I have an NumPy array of good animals, and a DataFrame of people with a list of animals they own.
good_animals = np.array(['Owl', 'Dragon', 'Shark', 'Cat', 'Unicorn', 'Penguin'])
data = {
> 'People': [1, 2, 3, 4, 5],
> 'Animals': [['Owl'], ['Owl', 'Dragon'], ['Dog', 'Human'], ['Unicorn', 'Pitbull'], []],
> }
df = pd.DataFrame(data)
I want to add another column to my DataFrame, showing all the good animals that person owns.
The following gives me a Series showing whether or not each animal is a good animal.
df['Animals'].apply(lambda x: np.isin(x, good_animals))
But I want to see the actual good animals, not just booleans.

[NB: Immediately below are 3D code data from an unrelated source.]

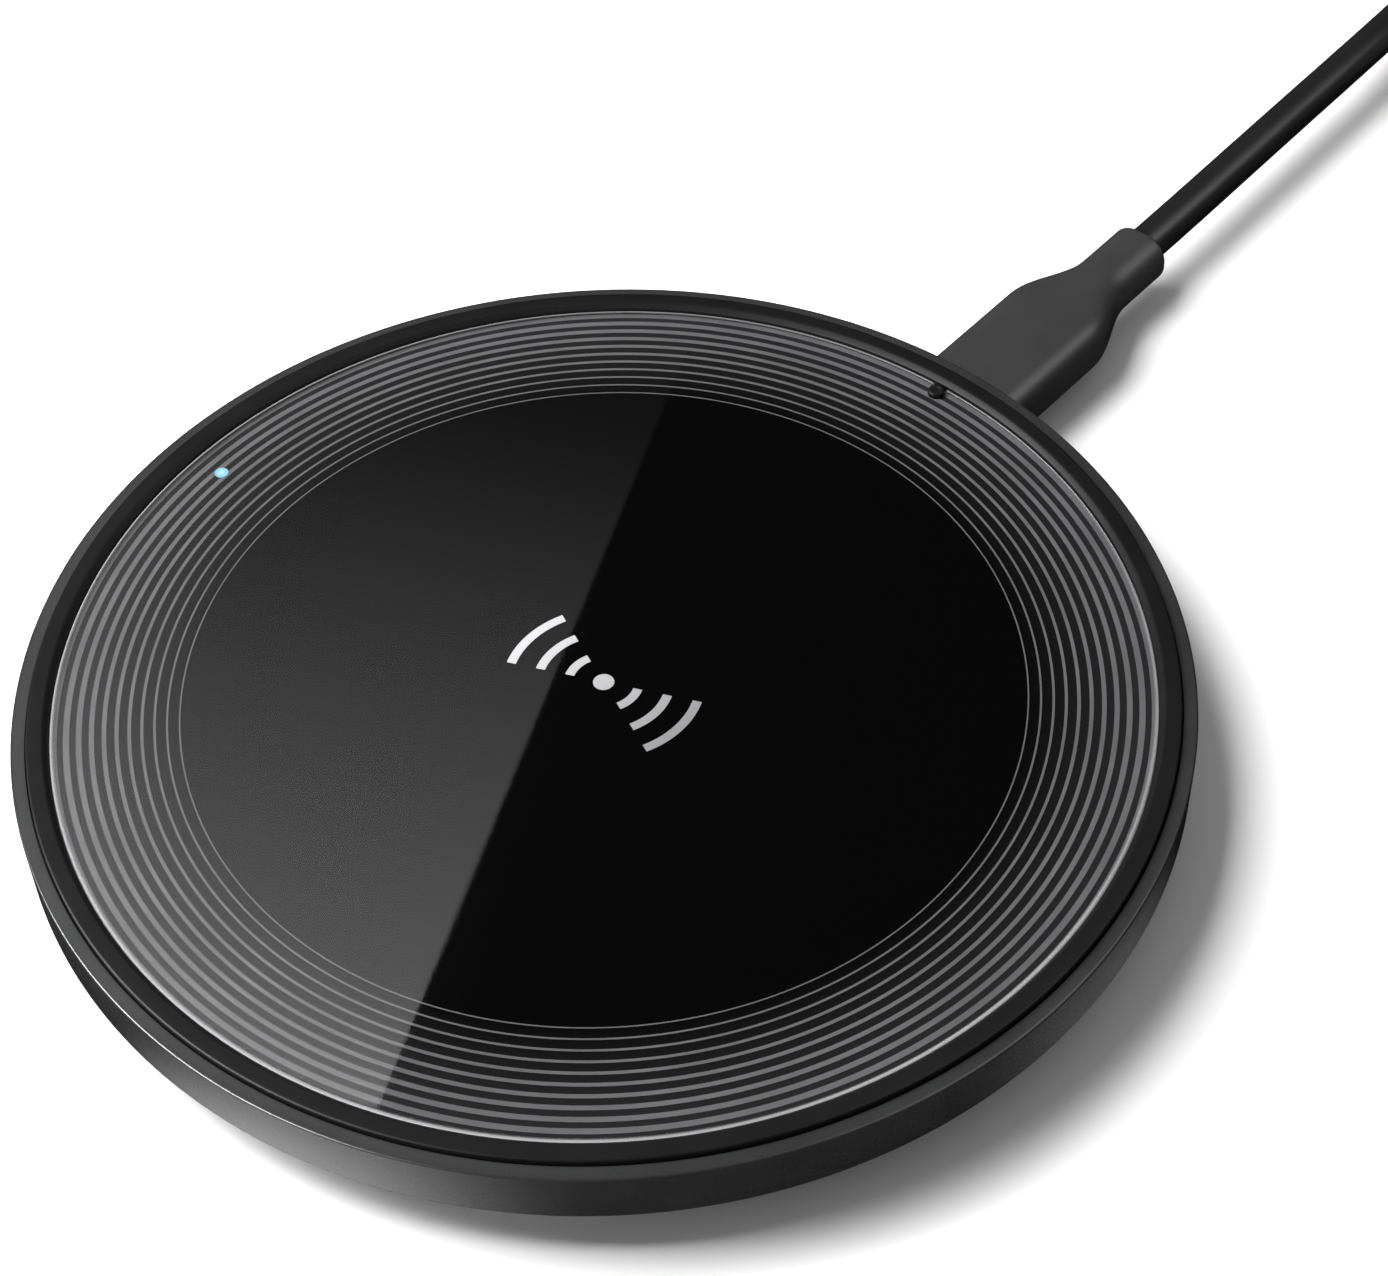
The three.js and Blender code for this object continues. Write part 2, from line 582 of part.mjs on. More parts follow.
function addUsbA() {
  const {
    height, shellWidth, shellHeight, shell, wall, seat, body, relief, tongueHeight, tongueInset,
  } = USB_A;
  const frontY = USB_A_REAR_Y - relief - body;
  const tipY = frontY - shell;
  const floorZ = height / 2 - shellHeight / 2 + wall + PLUG_FIT;
  const length = shell + seat - tongueInset;
  place(lead, "usb_a_overmould", usbABody(), plastic);
  place(lead, "usb_a_shell", usbAShell(), nickel);
  place(lead, "usb_a_insert",
    block(shellWidth - 2 * wall - 2 * FIT, length, floorZ, floorZ + tongueHeight, USB_A_X,
      tipY + tongueInset + length / 2), white);
  for (let i = 0; i < CONTACT.count; i++) {
    const x = USB_A_X + (i - (CONTACT.count - 1) / 2) * CONTACT.spacing;
    place(lead, `usb_a_contact_${i + 1}`,
      block(CONTACT.width, CONTACT.length, floorZ + tongueHeight, floorZ + tongueHeight + CONTACT.thick,
        x, tipY + CONTACT.inset + CONTACT.length / 2), gold);
  }
}

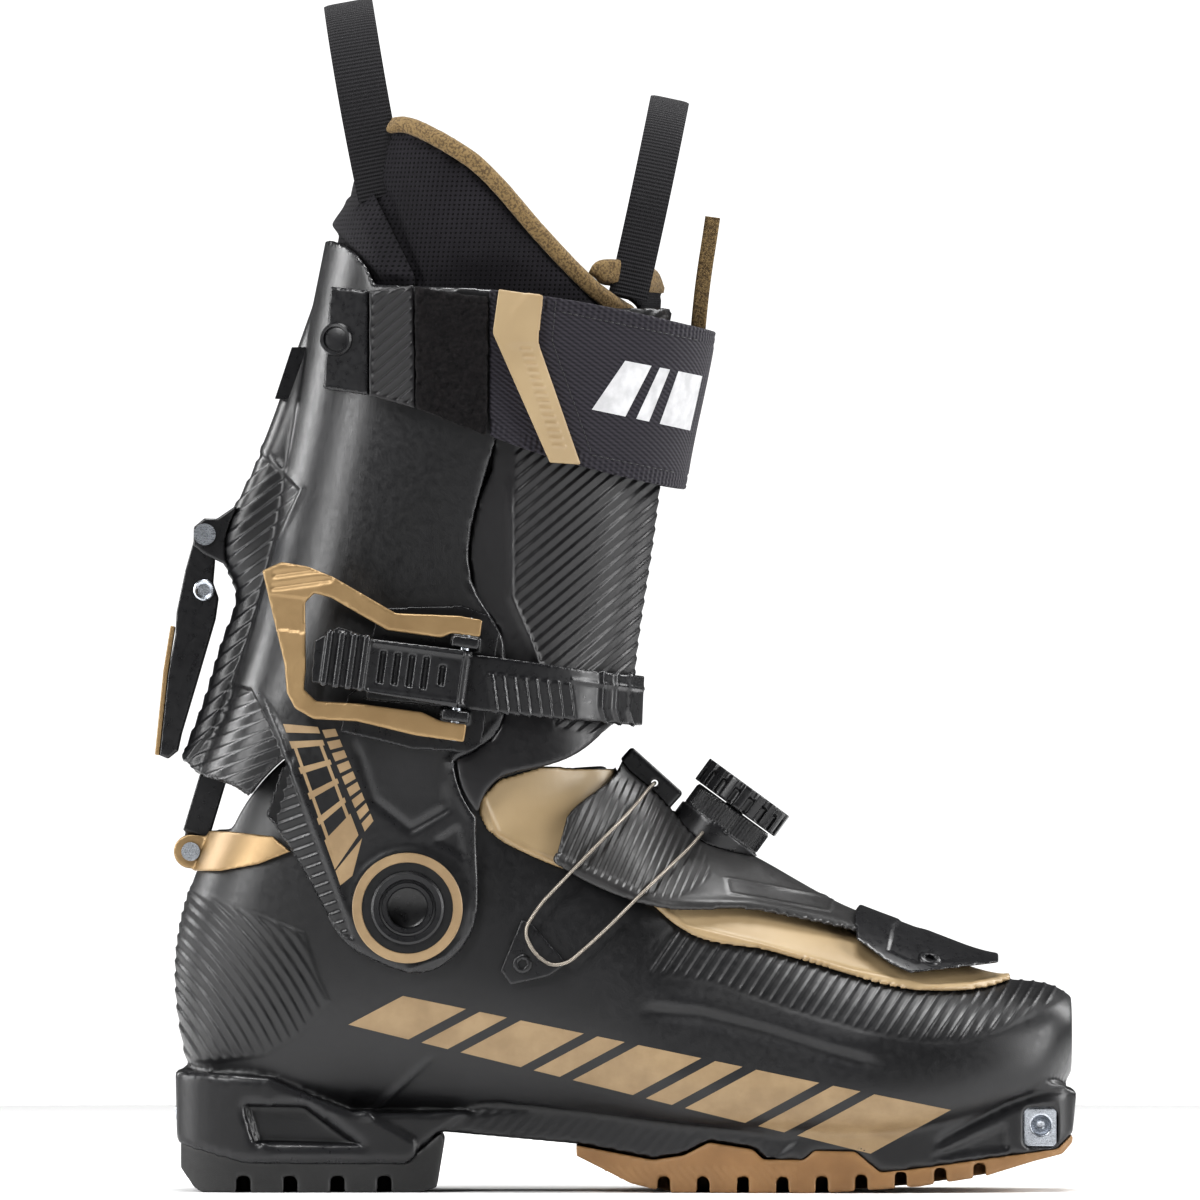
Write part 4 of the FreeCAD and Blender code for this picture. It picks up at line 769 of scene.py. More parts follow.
ANKLE_X, ANKLE_Z = -68.5, 94.0
BUSH = [(6.6, -6.5), (6.6, 0.2), (7.0, 0.7), (8.2, 0.75), (8.5, 0.4), (9.2, 0.3), (9.5, 0.9), (11.2, 1.0),
        (12.0, 0.5), (12.0, -1.6), (10.0, -1.7), (10.0, -10.5), (5.0, -10.5), (5.0, -6.6), (6.6, -6.5)]
BUSH_FLOOR = [(0, -6.3), (5.6, -6.3), (6.5, -5.9), (6.5, -7.2), (0, -7.2)]
RING = [(15.0, -0.6), (15.0, 0.0), (15.3, 0.25), (17.9, 0.25), (18.2, 0.0), (18.2, -0.6), (15.0, -0.6)]


def side_face(node, hand):
    """How far a CAD node reaches to one side, in millimetres."""
    return abs(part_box(node)[0 if hand < 0 else 1][1]) / MM


for hand, side in SIDES:
    at = (ANKLE_X, hand * (side_face("ankle_pivot_" + side, hand) - 1.0), ANKLE_Z)
    turned = [lathe(BUSH, at, (0, hand, 0), 96), lathe(BUSH_FLOOR, at, (0, hand, 0), 64)]
    stand_in(merged("pivot_bush_" + side, turned), "ankle_pivot_" + side, "lower_boot", plastic_black)
    at = (ANKLE_X, hand * (side_face("pivot_ring_" + side, hand) - 0.1), ANKLE_Z)
    ring = lathe(RING, at, (0, hand, 0), 128)
    stand_in(ring, "pivot_ring_" + side, "cuff", gold_print, "pivot_band_" + side)

worn(softened("heel_fork", "heel_bracket", 0.5), "lower_boot", gold_coat)

# CAD nodes that keep their shape and get their finish
for look, kept in ((steel, ("heel_bracket_pin", "buckle_pin", "walk_lever_pin", "strap_anchor_rivet")),
                   (plastic_black, ("bootboard", "dial_carrier", "strap_anchor", "rear_badge")),
                   (foam, ("footbed",)), (cable_look, ("lace_cable",))):
    for node in kept:
        NODES[node].data.materials.clear()
        NODES[node].data.materials.append(look.material)

# --- cuff
SPINE_RIBS = [(-150, 250), (-124, 250), (-104.4, 231.7), (-113.4, 213.5), (-116, 202), (-121.6, 182.5),
              (-126.5, 169.3), (-129, 155), (-150, 140), (-160, 200)]
WING_RIBS = [(-128, 168), (-120.3, 166), (-116.7, 159.1), (-111.4, 149.5), (-99.5, 118), (-86.5, 84),
             (-95, 86), (-106, 106), (-117, 124), (-128, 133), (-144, 140), (-134, 152)]
WING_EDGE = [(-121.0, 169.5), (-115.5, 162.0), (-110.0, 150.5), (-98.0, 118.5), (-85.0, 84.0)]
SPINE_EDGE = [(-122, 251), (-103.2, 232), (-112.0, 213.5), (-114.8, 202), (-120.4, 182.5), (-124.6, 170.5)]
VEE = [(-86.4, 150.5), (-79.7, 129.4), (-67.5, 119.8), (-55.7, 126.5), (-56.2, 136.0)]
DIMPLE = [(-59.5, 116.0), (-51.9, 121.0), (-49.5, 110.1)]
CUFF_FRONT = [(-66.5, 72.5), (-54.3, 76.9), (-48.7, 83.5), (-46.5, 97), (-46.0, 124), (-49.5, 131),
              (-53, 142.6)]
BUCKLE_BAY = [(-53.3, 142.6), (-44.7, 146.5), (-37.1, 155.8), (-36, 182.2), (-40, 190), (-45.4, 198)]
cuff = softened("cuff_skin", "cuff_shell", 1.0, 4)
pts, nrm, x, z = surface(cuff)
ribbed_zone = (inset(x, z, SPINE_RIBS) > -1.5) | (inset(x, z, WING_RIBS) > -1.5)
finer(cuff, ribbed_zone & ((nrm[:, 1] * pts[:, 1] > -3) | (nrm[:, 0] < -0.3)))
pts, nrm, x, z = surface(cuff)
shift = ribs(x, z, SPINE_RIBS, 36, 3.5, 0.55, 1.2) + step(x, z, SPINE_RIBS, -0.4, 0.9)
shift += ribs(x, z, WING_RIBS, 20, 3.4, 0.5, 1.2) + step(x, z, WING_RIBS, -0.8, 0.9)
shift += crease(x, z, WING_EDGE, 0.55, 1.0) + crease(x, z, SPINE_EDGE, 0.4, 0.9)
shift += crease(x, z, VEE, -0.7, 1.2) + step(x, z, DIMPLE, -0.7, 1.2)
shift += 0.45 * bell(gap_to(x, z, CUFF_FRONT), 1.6, 1.1) * (z < 143)
shift += 0.35 * bell(gap_to(x, z, BUCKLE_BAY), 1.4, 0.8) * (z > 140) * (z < 200)
push(cuff, shift * outward(pts, nrm, 10, -0.9 * nrm[:, 0] * (x < -95)))
edge_wear(cuff)
leg_map(cuff)
dress(cuff, "cuff", cuff_black)
cuff_tree = skin_tree(cuff)

# gold blade printed on each side of the cuff, crossed by plain slanted bars, with a row of dashes in front
BLADE_REAR = [(-109.5, 154.6), (-92.4, 106.6)]
BLADE_FRONT = [(-98.0, 153.6), (-84.6, 118.0)]
BLADE_RUNS = [(0.0, 0.06), (0.12, 0.17), (0.30, 0.345), (0.475, 0.52), (0.65, 0.695), (0.80, 1.0)]
BLADE_CUTS = [(0.17, 0.30), (0.345, 0.475), (0.52, 0.65), (0.695, 0.80)]
BLADE_TIP = ((-90.6, 101.4), (-86.6, 104.6), (-83.4, 117.0), (-92.2, 106.2))
DASH_REAR = ((-96.8, 153.0), (-82.2, 118.4))
DASH_FRONT = ((-92.4, 153.4), (-79.4, 122.0))
DASHES = 9
for hand, side in SIDES:
    patches = [(rung(BLADE_REAR, BLADE_FRONT, *run), 10, 10) for run in BLADE_RUNS]
    for cut in BLADE_CUTS:
        for low, high in ((0.06, 0.16), (0.84, 0.94)):
            patches.append((rung(BLADE_REAR, BLADE_FRONT, *cut, low, high), 8, 4))
    patches.append((BLADE_TIP, 10, 10))
    for number in range(DASHES):
        share = (number / DASHES + 0.012, (number + 1) / DASHES - 0.022)
        patches.append((rung(DASH_REAR, DASH_FRONT, *share), 5, 5))
    prints = [decal(cuff_tree, corners, hand, 0.08, 0.3, *grid) for corners, *grid in patches]
    dress(merged("cuff_blade_" + side, prints), "cuff", gold_print)

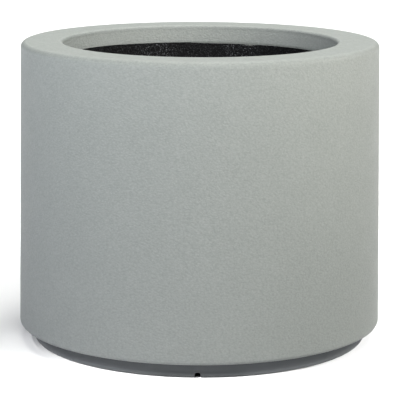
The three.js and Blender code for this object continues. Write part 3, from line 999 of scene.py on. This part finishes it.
# Pull ring: drawn wire, bent round and butt-welded at its far side.
droop = math.asin((LUG_HOLE_Z - (FLANGE_TOP + GAP + RING_WIRE_R)) / (2 * RING_R))
around, across = 144, 28
points = []
for i in range(around):
    a = 2 * math.pi * i / around
    weld = math.exp(-(((a - 1.5 * math.pi) / 0.05) ** 2))
    wire = RING_WIRE_R - 0.02 + 0.02 * weld
    for j in range(across):
        b = 2 * math.pi * j / across
        r = RING_R + wire * math.cos(b)
        points.append((r * math.cos(a), r * math.sin(a) - RING_R, wire * math.sin(b)))
tilt = Matrix.Rotation(droop, 3, "X")
points = [(tilt @ Vector(p) + Vector((0, 0, LUG_HOLE_Z))) * MM for p in points]
faces = [
    (
        i * across + j,
        ((i + 1) % around) * across + j,
        ((i + 1) % around) * across + (j + 1) % across,
        i * across + (j + 1) % across,
    )
    for i in range(around)
    for j in range(across)
]
ring = mesh_object("pull_ring_wire", points, faces, 0)
finish(ring, "stainless_steel", "ring", ("pull_ring",))

# ---------------------------------------------------------------- floor
bm = bmesh.new()
bmesh.ops.create_grid(bm, x_segments=24, y_segments=24, size=30.0)
mesh = bpy.data.meshes.new("studio_floor")
bm.to_mesh(mesh)
bm.free()
floor = bpy.data.objects.new("studio_floor", mesh)
scene.collection.objects.link(floor)
f = Nodes("studio_floor")
f.set(Base_Color=f.mix(f.span(f.noise(900.0, detail=2.0), 0.3, 0.7), (0.88, 0.88, 0.88), (0.90, 0.90, 0.90)))
f.set(Roughness=0.85)
f.shader.inputs["Specular IOR Level"].default_value = 0.1
floor.data.materials.append(f.material)
floor.visible_diffuse = False
floor.visible_shadow = False

# Keeps the light from below out of the hollow inside the foot.
bm = bmesh.new()
bmesh.ops.create_circle(bm, cap_ends=True, segments=96, radius=0.2825)
mesh = bpy.data.meshes.new("hollow_shade")
bm.to_mesh(mesh)
bm.free()
shade = bpy.data.objects.new("hollow_shade", mesh)
shade.location = (0, 0, -0.001)
scene.collection.objects.link(shade)
f = Nodes("hollow_shade")
f.set(Base_Color=(0.02, 0.02, 0.02, 1.0), Roughness=0.9)
shade.data.materials.append(f.material)
# And keeps the low front light from running through the front notch.
flag = shade.copy()
flag.data = bpy.data.meshes.new("notch_flag")
flag.data.from_pydata([(-0.009, -0.266, 0), (0.009, -0.266, 0), (0.009, -0.266, 0.012), (-0.009, -0.266, 0.012)], [], [(0, 1, 2, 3)])
flag.data.materials.append(f.material)
flag.name = "notch_flag"
scene.collection.objects.link(flag)
flag.visible_camera = False

# ---------------------------------------------------------------- light
# A white room: soft light from broad directions all round, and five soft boxes.
# Each entry: direction that it comes from, tightness, colour times strength.
ROOM = {
    "right": ((0.93, -0.25, 0.45), 2.0, (0.645, 0.68, 0.71)),
    "left": ((-0.93, -0.25, 0.30), 2.0, (0.315, 0.310, 0.400)),
    "back": ((0.0, 0.95, 0.40), 2.0, (0.107, 0.107, 0.120)),
    "frontlow": ((0.0, -1.0, 0.12), 8.0, (2.52, 2.47, 2.57)),
    "overhead": ((0.10, -0.04, 1.0), 40.0, (17.1, 17.1, 16.4)),
    "ground_left": ((-0.93, -0.30, -0.25), 2.0, (0.425, 0.437, 0.545)),
}
world = bpy.data.worlds.new("studio")
scene.world = world
world.use_nodes = True
tree = world.node_tree
tree.nodes.clear()


def world_node(kind, *inputs, **values):
    n = tree.nodes.new(kind)
    for key, value in values.items():
        setattr(n, key, value)
    for i, value in enumerate(inputs):
        if isinstance(value, bpy.types.NodeSocket):
            tree.links.new(value, n.inputs[i])
        elif value is not None:
            n.inputs[i].default_value = value
    return n


where = world_node("ShaderNodeTexCoord").outputs["Generated"]
unit = world_node("ShaderNodeVectorMath", where, operation="NORMALIZE").outputs[0]
rise = world_node("ShaderNodeSeparateXYZ", unit).outputs[2]
upper = world_node("ShaderNodeMapRange", rise, -0.02, 0.02).outputs[0]
lower = world_node("ShaderNodeMath", 1.0, upper, operation="SUBTRACT").outputs[0]
total = None
for name, (direction, tight, colour) in ROOM.items():
    toward = Vector(direction).normalized()
    share = lower if name.startswith("ground") else upper
    if tight:
        facing = world_node("ShaderNodeVectorMath", unit, tuple(toward), operation="DOT_PRODUCT").outputs["Value"]
        facing = world_node("ShaderNodeMath", facing, 0.0, operation="MAXIMUM").outputs[0]
        facing = world_node("ShaderNodeMath", facing, tight, operation="POWER").outputs[0]
        share = world_node("ShaderNodeMath", facing, share, operation="MULTIPLY").outputs[0]
    tint = world_node("ShaderNodeVectorMath", colour, operation="SCALE")
    tint.name = "room_" + name
    tree.links.new(share, tint.inputs["Scale"])
    if total is None:
        total = tint.outputs[0]
    else:
        total = world_node("ShaderNodeVectorMath", total, tint.outputs[0], operation="ADD").outputs[0]
glow = world_node("ShaderNodeBackground", total)
# Seen directly, the room is one plain pale tone.
plain_room = world_node("ShaderNodeBackground", (1.0, 1.0, 1.0, 1.0), 1.05)
seen = world_node("ShaderNodeLightPath").outputs["Is Camera Ray"]
room_mix = world_node("ShaderNodeMixShader", seen, glow.outputs[0], plain_room.outputs[0])
tree.links.new(room_mix.outputs[0], world_node("ShaderNodeOutputWorld").inputs["Surface"])


def aim(obj, target):
    direction = Vector(target) - obj.location
    obj.rotation_mode = "QUATERNION"
    obj.rotation_quaternion = direction.to_track_quat("-Z", "Y")


def panel_light(name, place, target, width, height, colour):
    """A soft box whose colour carries its watts."""
    data = bpy.data.lights.new(name, "AREA")
    data.shape = "RECTANGLE"
    data.size, data.size_y = width, height
    data.energy = max(colour)
    data.color = [c / max(colour) for c in colour]
    obj = bpy.data.objects.new(name, data)
    obj.location = place
    scene.collection.objects.link(obj)
    aim(obj, target)
    return obj


BOXES = {
    "box_front": ((0.05, -1.1, 0.87), (0, -0.3, 0.5), 1.2, 0.22, (2.12, 2.14, 2.08)),
    "box_right": ((1.0, -0.7, 0.85), (0.2, -0.2, 0.5), 0.8, 0.35, (1.27, 1.22, 0.75)),
    "box_rightside": ((1.15, -0.25, 0.82), (0.2, -0.1, 0.5), 0.9, 0.35, (3.25, 2.99, 3.04)),
    "box_back": ((0.0, 1.25, 1.55), (0, 0.2, 0.5), 1.6, 0.8, (9.0, 9.1, 9.0)),
    "box_left": ((-1.0, -0.7, 0.85), (-0.2, -0.2, 0.5), 0.8, 0.35, (2.29, 2.52, 2.41)),
}
for name, (place, target, width, height, colour) in BOXES.items():
    panel_light(name, place, target, width, height, colour)

# Three lamps light the floor alone, so that it is as white at the front of the foot as it is all round,
# and the tall box at the back leaves it alone, so that the shadow on the left stays.
floor_only = bpy.data.collections.new("floor_only")
floor_only.objects.link(floor)
not_floor = bpy.data.collections.new("not_floor")
not_floor.objects.link(floor)
not_floor.collection_objects[0].light_linking.link_state = "EXCLUDE"
bpy.data.objects["box_back"].light_linking.receiver_collection = not_floor

# The white floor's glow on the foot.
foot_only = bpy.data.collections.new("foot_only")
foot_only.objects.link(foot)
bounce = panel_light("floor_bounce", (0, 0, -0.25), (0, 0, 0.5), 1.2, 1.2, (10.5, 10.5, 10.5))
bounce.data.shape = "DISK"
bounce.light_linking.receiver_collection = foot_only


def floor_lamp(kind, azimuth, rise, target, away):
    """A lamp for the floor alone, away metres from its target."""
    data = bpy.data.lights.new("floor_" + kind.lower(), kind)
    obj = bpy.data.objects.new(data.name, data)
    a, b = math.radians(azimuth), math.radians(rise)
    toward = Vector((math.cos(a) * math.cos(b), math.sin(a) * math.cos(b), math.sin(b)))
    obj.location = Vector(target) + toward * away
    scene.collection.objects.link(obj)
    aim(obj, target)
    obj.light_linking.receiver_collection = floor_only
    return data


lamp = floor_lamp("SUN", -32, 25, (0, 0, 0), 3.0)
lamp.energy = 5.07
lamp.angle = math.radians(16)
lamp = floor_lamp("SPOT", -125, 27, (-0.105, -0.272, 0), 2.2)
lamp.energy = 620
lamp.spot_size = math.radians(12.6)
lamp.spot_blend = 0.8
lamp.shadow_soft_size = 0.12
lamp = floor_lamp("SPOT", -168, 58, (-0.228, -0.036, 0), 1.5)
lamp.energy = 76
lamp.spot_size = math.radians(6.6)
lamp.spot_blend = 1.0
lamp.shadow_soft_size = 0.06

# ---------------------------------------------------------------- camera
CAMERA_AT = (0.0007, -3.3251, 0.8900)
PITCH, ROLL, AROUND, FOCAL_PX = 11.158, 0.202, 0.45, 1986.1
p, q = math.radians(PITCH), math.radians(ROLL)
around = Matrix.Rotation(math.radians(AROUND), 3, "Z")
forward = around @ Vector((0, math.cos(p), -math.sin(p)))
up = around @ Vector((0, math.sin(p), math.cos(p)))
right = around @ Vector((1, 0, 0))
right_t = right * math.cos(q) + up * math.sin(q)
up_t = up * math.cos(q) - right * math.sin(q)
data = bpy.data.cameras.new("camera")
data.sensor_width = 36.0
data.lens = FOCAL_PX * 36.0 / 400.0
data.clip_start, data.clip_end = 0.05, 200.0
camera = bpy.data.objects.new("camera", data)
turn = Matrix((right_t, up_t, -forward)).transposed().to_4x4()
camera.matrix_world = Matrix.Translation(around @ Vector(CAMERA_AT)) @ turn
scene.collection.objects.link(camera)
scene.camera = camera

scene.view_settings.view_transform = "Standard"
scene.view_settings.look = "None"
scene.view_settings.exposure = 0.0
scene.view_settings.gamma = 1.0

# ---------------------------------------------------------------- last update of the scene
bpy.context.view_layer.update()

CodePudding user response:
You can use intersection
of sets from lists:
df['new'] = df['Animals'].apply(lambda x: list(set(x).intersection(good_animals)))
print (df)
People Animals new
0 1 [Owl] [Owl]
1 2 [Owl, Dragon] [Dragon, Owl]
2 3 [Dog, Human] []
3 4 [Unicorn, Pitbull] [Unicorn]
4 5 [] []
If possible duplciated values or if order is important use list comprehension:
s = set(good_animals)
df['new'] = df['Animals'].apply(lambda x: [y for y in x if y in s])
print (df)
People Animals new
0 1 [Owl] [Owl]
1 2 [Owl, Dragon] [Owl, Dragon]
2 3 [Dog, Human] []
3 4 [Unicorn, Pitbull] [Unicorn]
4 5 [] []
CodePudding user response:
I`m not very sure if I understood well your questions. Why are you using np.array? You can try this:
good_animals = ['Owl', 'Dragon', 'Shark', 'Cat', 'Unicorn', 'Penguin']
import pandas as pd
df_dict = {
'People':["1","2","3","4","5"],
'Animals':[['Owl'],['Owl', 'Dragon'], ['Dog', 'Human'], ['Unicorn', 'Pitbull'],[]],
'Good_animals': [None, None, None,None,None]
}
df = pd.DataFrame(df_dict)
for x in range(df.shape[0]):
row = x
df.Good_animals.iloc[x] = ', ' .join([y for y in df.Animals.iloc[row] if y in good_animals])
The result:
People Animals Good_animals
0 1 [Owl] Owl
1 2 [Owl, Dragon] Owl, Dragon
2 3 [Dog, Human]
3 4 [Unicorn, Pitbull] Unicorn
4 5 []